DoYouEverWonder
07-21-2008, 02:21 AM
That's right, FL election laws have gone from bad to worse. Apparently, Good ol' Chaingang Charlie Crist's idea of election reform was to buy new machines, while throwing away any chance of ever doing a proper recount or even a proper audit of the machines. They don't call Florida the Banana Republic for nothing.
State law does not allow for precise recount
July 19, 2008
TALLAHASSEE - With the ghosts of the 2000 presidential election still haunting the state, Gov. Charlie Crist pushed lawmakers last year to require all voting machines to leave a "paper trail" that would lay to rest concerns about votes being accurately counted.
"If there's a need for a recount, I think it's important that we have something to recount," Crist said as the state junked touch-screen voting machines that did not leave paper records of individual votes.
But as the state heads into what is expected to be a record-setting year for voter turnout, Florida law does not allow for every ballot to be counted in case of a close election.
"There is not such a thing as a manual recount in Florida," said Florida Secretary of State Kurt Browning. "It is very dangerous to tell candidates that, yes, the law has a section that says 'manual recount' but we're not going to look at those ballots."
The reason: Despite pleas from Browning, lawmakers have not authorized a full manual recount of all ballots in close elections.
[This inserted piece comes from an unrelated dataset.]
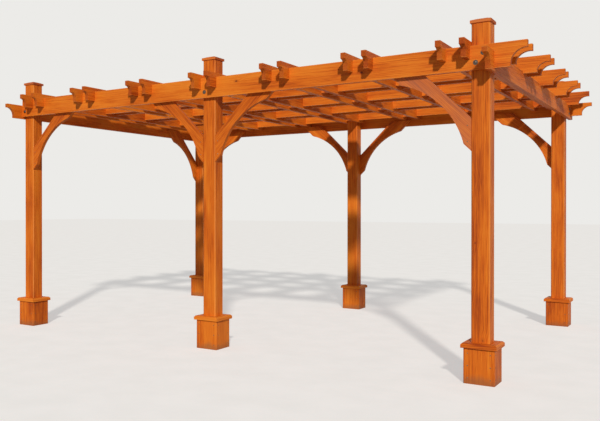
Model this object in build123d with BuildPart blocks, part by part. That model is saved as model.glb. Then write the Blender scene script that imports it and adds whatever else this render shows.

Instead, canvassing boards in each of Florida's 67 counties will only manually count the ballots that were untabulated by machines reading the marked-in bubbles or connected lines.
<snip>
But some elections officials say there is not enough time to do a full manual recount in large counties like Miami-Dade, where more than 770,000 voters went to the polls in the 2004 presidential election. State law only allows 14 days after the election to certify the results.
And they say authorizing a full manual recount is akin to admitting a lack of faith in optical-scan voting machines that have cost tens of millions of dollars to buy and test in the past 18 months.
"We get them and immediately turn around and say, 'If we have a close election, we don't trust those machines,' " said Ron Labasky, a longtime attorney for the Florida State Association of Supervisors of Elections. "If you felt that way, then you better count everything by hand."
Not all elections supervisors agree. Leon County elections supervisor Ion Sancho led the push for ridding the state of touch-screen voting when he publicly showed how results could be altered with no detection.
He said voters are "stunned" when told there will be no manual recount of all ballots in a close election.
"We have failed our citizens," said Sancho, arguing that lawmakers should allow more time for a full manual recount in close elections or at least a scientifically sound sampling to verify the votes were counted correctly.
http://www.gainesville.com/article/20080720/NEWS/807200325/1002/news01&title=State_law_does_not_allow_for_precise_recount_
State law does not allow for precise recount
July 19, 2008
TALLAHASSEE - With the ghosts of the 2000 presidential election still haunting the state, Gov. Charlie Crist pushed lawmakers last year to require all voting machines to leave a "paper trail" that would lay to rest concerns about votes being accurately counted.
"If there's a need for a recount, I think it's important that we have something to recount," Crist said as the state junked touch-screen voting machines that did not leave paper records of individual votes.
But as the state heads into what is expected to be a record-setting year for voter turnout, Florida law does not allow for every ballot to be counted in case of a close election.
"There is not such a thing as a manual recount in Florida," said Florida Secretary of State Kurt Browning. "It is very dangerous to tell candidates that, yes, the law has a section that says 'manual recount' but we're not going to look at those ballots."
The reason: Despite pleas from Browning, lawmakers have not authorized a full manual recount of all ballots in close elections.
Instead, canvassing boards in each of Florida's 67 counties will only manually count the ballots that were untabulated by machines reading the marked-in bubbles or connected lines.
<snip>
But some elections officials say there is not enough time to do a full manual recount in large counties like Miami-Dade, where more than 770,000 voters went to the polls in the 2004 presidential election. State law only allows 14 days after the election to certify the results.
And they say authorizing a full manual recount is akin to admitting a lack of faith in optical-scan voting machines that have cost tens of millions of dollars to buy and test in the past 18 months.
"We get them and immediately turn around and say, 'If we have a close election, we don't trust those machines,' " said Ron Labasky, a longtime attorney for the Florida State Association of Supervisors of Elections. "If you felt that way, then you better count everything by hand."
Not all elections supervisors agree. Leon County elections supervisor Ion Sancho led the push for ridding the state of touch-screen voting when he publicly showed how results could be altered with no detection.
He said voters are "stunned" when told there will be no manual recount of all ballots in a close election.
"We have failed our citizens," said Sancho, arguing that lawmakers should allow more time for a full manual recount in close elections or at least a scientifically sound sampling to verify the votes were counted correctly.